Guinean model and mining entrepreneur

Tigui Camara, also Tiguidanké Camara, is a Guinean model and mining entrepreneur, who is chief executive officer of Tigui Mining Group and a member of the association International Women in Mining. She is one of the youngest mining entrepreneurs in Africa, and the only woman in Guinea to own a mining company. In 2017, Jeune Afrique listed her as one of Africa's 50 Most Influential Businesswomen, and in 2021, Avance Media listed her as one if its Top 100 Most Influential Women in Africa.

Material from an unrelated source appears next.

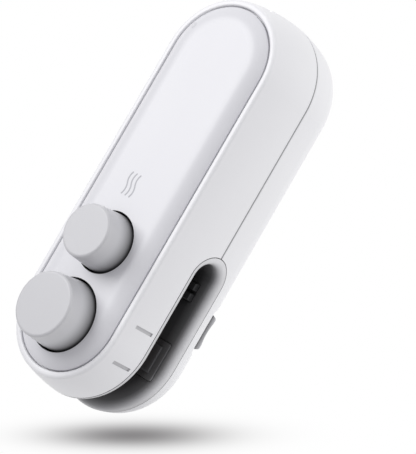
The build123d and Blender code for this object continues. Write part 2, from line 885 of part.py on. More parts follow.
def make_control_board():
    edge = side_radius(boss_top) - wall - board_edge_clearance
    board = plan_slab(edge, boss_top, boss_top + board_thickness)
    board &= Pos(0, board_front_y + body_length / 2, boss_top) * Box(body_width, body_length, cut_through)
    for x, y in board_screw_places():
        board -= Pos(x, y, boss_top) * Cylinder(board_screw_radius + screw_hole_gap, cut_through)
    return board


def make_board_chips():
    """Power coil, charge chip, control chip, capacitors and switching transistors."""
    top = boss_top + board_thickness
    parts = [
        fillet((Pos(8.5, 22, top + 1.5) * Box(7.0, 7.0, 3.0)).edges().filter_by(Axis.Z), 1.0),
        Pos(-3, 12, top + 0.8) * Box(6.0, 5.0, 1.6),
        Pos(0, 38, top + 0.5) * Box(5.0, 5.0, 1.0),
        Pos(-11, 24, top + 3.0) * Cylinder(2.6, 6.0),
        Pos(-11, 33, top + 3.0) * Cylinder(2.6, 6.0),
        Pos(13, 8, top + 0.6) * Box(3.2, 4.4, 1.2),
        Pos(13, 34, top + 0.6) * Box(3.2, 4.4, 1.2),
    ]
    return group(parts)


def make_board_screws():
    seat = boss_top + board_thickness
    tip = boss_top - board_screw_depth + 0.3
    return group([screw(x, y, tip, seat, board_screw_radius, 1.9, 1.3) for x, y in board_screw_places()])


def make_indicator_led():
    x, y = led_place()
    length, width, height = led_size
    return Pos(x, y, boss_top + board_thickness + height / 2) * Box(length, width, height)


def make_usb_socket():
    """Metal shell with a tongue inside, open at the tail."""
    front, z = usb_front()
    width, depth, height = usb_size
    shell = Pos(0, front - depth / 2, z) * Box(width, depth, height)
    hollow = Pos(0, front - depth / 2 + 0.8, z)
    shell -= hollow * Box(width - 2 * usb_shell, depth, height - 2 * usb_shell)
    tongue = Pos(0, front - depth / 2 + 0.2, z) * Box(width - 3.0, depth - 1.2, 0.6)
    return shell + tongue


def make_switch_body():
    """Slide switch behind the wall, with a slot for its slider."""
    length, width, height = switch_body_size
    body = Pos(0, 0, -switch_face - height / 2) * Box(length, width, height)
    slot_depth = slider_depth + switch_slot_gap
    slot_length = knob_stem[0] + 2 * (knob_travel + switch_slot_gap)
    slot = Box(slot_length, knob_stem[1] + 2 * switch_slot_side_gap, slot_depth)
    body -= Pos(0, 0, -switch_face - slot_depth / 2) * slot
    return switch_plane().location * body


def make_switch_slider():
    height = slider_depth + slider_rise
    block = Pos(0, 0, slider_rise - switch_face - height / 2) * Box(knob_stem[0], knob_stem[1], height)
    return switch_plane().location * block


def make_switch_knob():
    """Thumb slide with raised ends and a dip between them."""
    half = knob_length / 2
    low = knob_floor_gap - scoop_depth
    shoulder = knob_proud - knob_corner
    slope = half - knob_end_slope
    crest = slope - knob_end_slope
    land = crest - knob_land
    edges = [
        Polyline((0, low), (half, low), (slope, shoulder), (crest, knob_proud), (land, knob_proud)),
        ThreePointArc((land, knob_proud), (0, knob_proud - knob_dip), (-land, knob_proud)),
        Polyline((-land, knob_proud), (-crest, knob_proud), (-slope, shoulder), (-half, low), (0, low)),
    ]
    knob = extrude(Plane.XZ * make_face(edges), knob_width / 2, both=True)
    stem_bottom = slider_rise - switch_face
    stem = Pos(0, 0, (low + stem_bottom) / 2) * Box(knob_stem[0], knob_stem[1], low - stem_bottom)
    return switch_plane().location * (knob + stem)


def wire(points, bend=None):
    """Round wire along a route, straight runs joined by arcs."""
    route = FilletPolyline(*points, radius=wire_bend if bend is None else bend)
    start = Plane(origin=route @ 0, z_dir=route % 0)
    return sweep(start * Circle(wire_radius), path=route)


def make_battery_leads():
    """From the cell's front end up to the underside of the board."""
    leads = []
    for sx in (-1, 1):
        x = sx * 4.6
        leads.append(wire([
            (x, cell_front_y, cell_z + 4.0), (x, wire_lane_y, cell_z + 4.0),
            (x, wire_lane_y, boss_top - 4.5), (x, board_front_y + 2.0, boss_top - 3.2),
            (x, board_front_y + 2.0, boss_top),
        ], 1.2))
    return group(leads)


def make_heater_leads():
    """From the wipers back to the front edge of the board."""
    leads = []
    start_x = guide_pin_spacing / 2 + guide_pin_radius + wiper_gap + wiper_base - 1.0
    low = frame_top + wiper_thickness + wire_radius
    high = boss_top + board_thickness + wire_radius
    for sx in (-1, 1):
        leads.append(wire([
            (sx * start_x, head_zone_y, low), (sx * start_x, head_zone_y + 9, low),
            (sx * (start_x - 0.7), frame_end_y - 8, low + 0.6),
            (sx * (start_x - 0.8), board_front_y - 2, high + 0.5),
            (sx * (start_x - 0.8), board_front_y + 5, high),
        ], 8.0))
    return group(leads)


def make_switch_leads():
    """From the power switch, behind the mouth, up to the underside of the board."""
    depth = switch_face + switch_body_size[2]
    out = switch_plane().location
    leads = []
    for k in (0, 1):
        x = 9.0 + k * wire_pitch
        first = (out * Pos(1.5 - 3.0 * k, 0, -depth)).position
        second = (out * Pos(1.5 - 3.0 * k, 0, -depth - 1.8)).position
        leads.append(wire([
            (first.X, first.Y, first.Z), (second.X, second.Y, second.Z), (x + 2.0, -17 - 2 * k, 9.6),
            (x, -8, 9.6), (x, wire_lane_y, 13.0), (x, wire_lane_y, boss_top - 4.5),
            (x, board_front_y + 2.0, boss_top - 3.2), (x, board_front_y + 2.0, boss_top),
        ], 1.2))
    return group(leads)


def make_case_screws():
    screws = []
    for x, y in boss_places():
        tip = seam_height + case_screw_reach
        screws.append(screw(x, y, tip, case_screw_seat, case_screw_radius, case_screw_head_radius,
                            case_screw_head_height, up=False))
    return group(screws)


# ---- Everything ---------------------------------------------------------
def group(shapes):
    """Several separate solids as one node."""
    solids = []
    for shape in shapes:
        solids.extend(shape.solids())
    return Compound(solids)


def all_parts():
    return {
        "upper_shell": make_upper_shell(),
        "top_panel": make_top_panel(),
        "heat_mark": make_heat_mark(),
        "led_light_pipe": make_light_pipe(),
        "lower_shell": make_lower_shell(),
        "jaw_liner": make_jaw_liner(),
        "press_frame": make_press_frame(),
        "frame_screws": make_frame_screws(),
        "seal_spring": make_spring(seal_y, seal_stem_radius),
        "cut_spring": make_spring(cut_y, cut_stem_radius),
        "seal_button": make_button(seal_y, seal_top_radius, seal_base_radius, seal_stem_radius),
        "cut_button": make_button(cut_y, cut_top_radius, cut_base_radius, cut_stem_radius),
        "seal_stem_screw": make_stem_screw(seal_y, holder_bottom + stem_screw_head_height),
        "cut_stem_screw": make_stem_screw(cut_y, blade_holder_bottom + stem_screw_head_height),
        "heater_holder": make_heater_holder(),
        "guide_pins": make_guide_pins(),
        "heater_bar": make_heater_bar(),
        "heating_strip": make_heating_strip(),
        "heater_cover": make_heater_cover(),
        "heater_clamps": make_heater_clamps(),
        "contact_wipers": make_contact_wipers(),
        "blade_holder": make_blade_holder(),
        "cutter_blade": make_cutter_blade(),
        "cutter_anvil": make_cutter_anvil(),
        "pad_tray": make_pad_tray(),
        "pressure_pad": make_pressure_pad(),
        "battery_cell": make_battery_cell(),
        "battery_cradle": make_battery_cradle(),
        "battery_leads": make_battery_leads(),
        "control_board": make_control_board(),
        "board_chips": make_board_chips(),
        "board_screws": make_board_screws(),
        "indicator_led": make_indicator_led(),
        "usb_socket": make_usb_socket(),
        "heater_leads": make_heater_leads(),
        "switch_leads": make_switch_leads(),
        "power_switch_body": make_switch_body(),
        "power_switch_slider": make_switch_slider(),
        "power_switch_knob": make_switch_knob(),
        "case_screws": make_case_screws(),
    }


os.makedirs("parts", exist_ok=True)
for name, shape in all_parts().items():
    export_step(shape, f"parts/{name}.step")
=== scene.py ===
import json
import math

import bmesh
import bpy
from mathutils import Matrix, Vector


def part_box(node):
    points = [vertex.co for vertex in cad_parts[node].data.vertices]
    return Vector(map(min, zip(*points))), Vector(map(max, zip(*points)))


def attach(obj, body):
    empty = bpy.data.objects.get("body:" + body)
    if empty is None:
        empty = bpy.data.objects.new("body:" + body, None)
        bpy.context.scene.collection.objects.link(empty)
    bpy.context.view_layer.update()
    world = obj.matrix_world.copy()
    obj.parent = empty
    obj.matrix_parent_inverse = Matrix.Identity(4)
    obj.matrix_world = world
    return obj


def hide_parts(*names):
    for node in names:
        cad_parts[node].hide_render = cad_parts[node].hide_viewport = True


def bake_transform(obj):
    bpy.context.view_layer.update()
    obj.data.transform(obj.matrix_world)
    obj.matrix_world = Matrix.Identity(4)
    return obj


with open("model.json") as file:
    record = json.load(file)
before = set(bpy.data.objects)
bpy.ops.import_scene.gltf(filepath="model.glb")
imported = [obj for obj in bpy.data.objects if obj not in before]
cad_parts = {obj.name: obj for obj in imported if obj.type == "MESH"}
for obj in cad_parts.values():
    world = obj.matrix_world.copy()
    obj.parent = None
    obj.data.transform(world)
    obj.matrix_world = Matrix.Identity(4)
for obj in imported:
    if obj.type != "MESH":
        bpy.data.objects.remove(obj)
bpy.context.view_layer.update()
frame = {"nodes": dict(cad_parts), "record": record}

# Handheld bag heat sealer. Metres, +Z up, nose towards -Y, back on z = 0.
MM = 0.001

# Body: its end arcs, its leaning side and its parting line.
END_CENTRE = 44.0 * MM
END_RADIUS = 23.8 * MM
SIDE_CURVE = 70.0 * MM
SEAM = 20.0 * MM
SEAM_HALF_WIDTH = 0.42 * MM
SUNK_BY = 0.12 * MM

# Seal marks cut into the side.
TICKS_Y = (-37.7 * MM, -50.1 * MM)
TICK_HALF_WIDTH = 0.56 * MM
TICK_MIDDLE = 33.2 * MM
TICK_HALF_LENGTH = 3.55 * MM

# Mouth: where the painted shade on its lip starts and deepens, the joint behind its round end that is painted
# in shade, and where the painted shade on the nose begins.
LIP_REACH = 23.7 * MM
LIP_FADE = 7.0 * MM
SLOT_CENTRE_Y = -15.6 * MM
JOINT_REACH = 8.02 * MM
NOSE_FADE = 20.0 * MM
NOSE_START = 0.4

# Buttons and their holes in the panel.
SEAL_BUTTON_Y = -45.5 * MM
CUT_BUTTON_Y = -20.3 * MM
SEAL_HOLE = 11.95 * MM
CUT_HOLE = 10.15 * MM
WALL_SLACK = 0.06 * MM
CROWN = 42.8 * MM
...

== Early life, education and modelling career ==
Camara was born in Conakry, where her father was a politician and her mother was a businesswoman. She started modeling when she was 12 years old. Camara moved to Morocco in 1996 to study for a BA in Business Management. After graduation, Camara moved to the United States, where she continued her modelling career, which lasted until the birth of her twin children in the 2000s.

== Mining career ==
In 2008, she bought a 28% share in a mining company, and formally began her career in the industry. She established the Camara Diamond Trading Network in 2009, and a holding company Tigui Mining Group (TMG) in 2012. Her companies focus on mining interests in West Africa, in particular in Guinea and Ivory Coast. The company specialises in gold and diamond extraction, and has licenses to work on diamond extraction in Kérouané and Macenta. In 2017 she established the TMG Foundation to manage and administer social enterprises and cooperative established as part of their investments. As of 2018, future plans included investment in bauxite and iron extraction.

In a 2018 interview, she discussed how: "... in the USA ..Many jewelry businesses hired me as a model and representative. Which prompted me to inquire about the jewelry's origins, techniques, and the influence that mining can have on local populations.. The answers I got pushed me to get involved in this sector."

Through her companies, Camara also invests in sustainable housing and agricultural development. She belongs to International Women in Mining, a global advocacy group for women working in the mining industry. She also founded Women in Mining Guinea in 2013. She has spoken on her career at the Africa Mining Summit and at the New York City Forum for Africa.

== Recognition ==
In 2017, Jeune Afrique listed her as one of Africa's 50 Most Influential Businesswomen. In 2021, Avance Media listed her as one of its Top 100 Most Influential Women in Africa. She was the only woman in Guinea who owned a mining company as of 2018, and she is one of Africa's youngest mining entrepreneurs.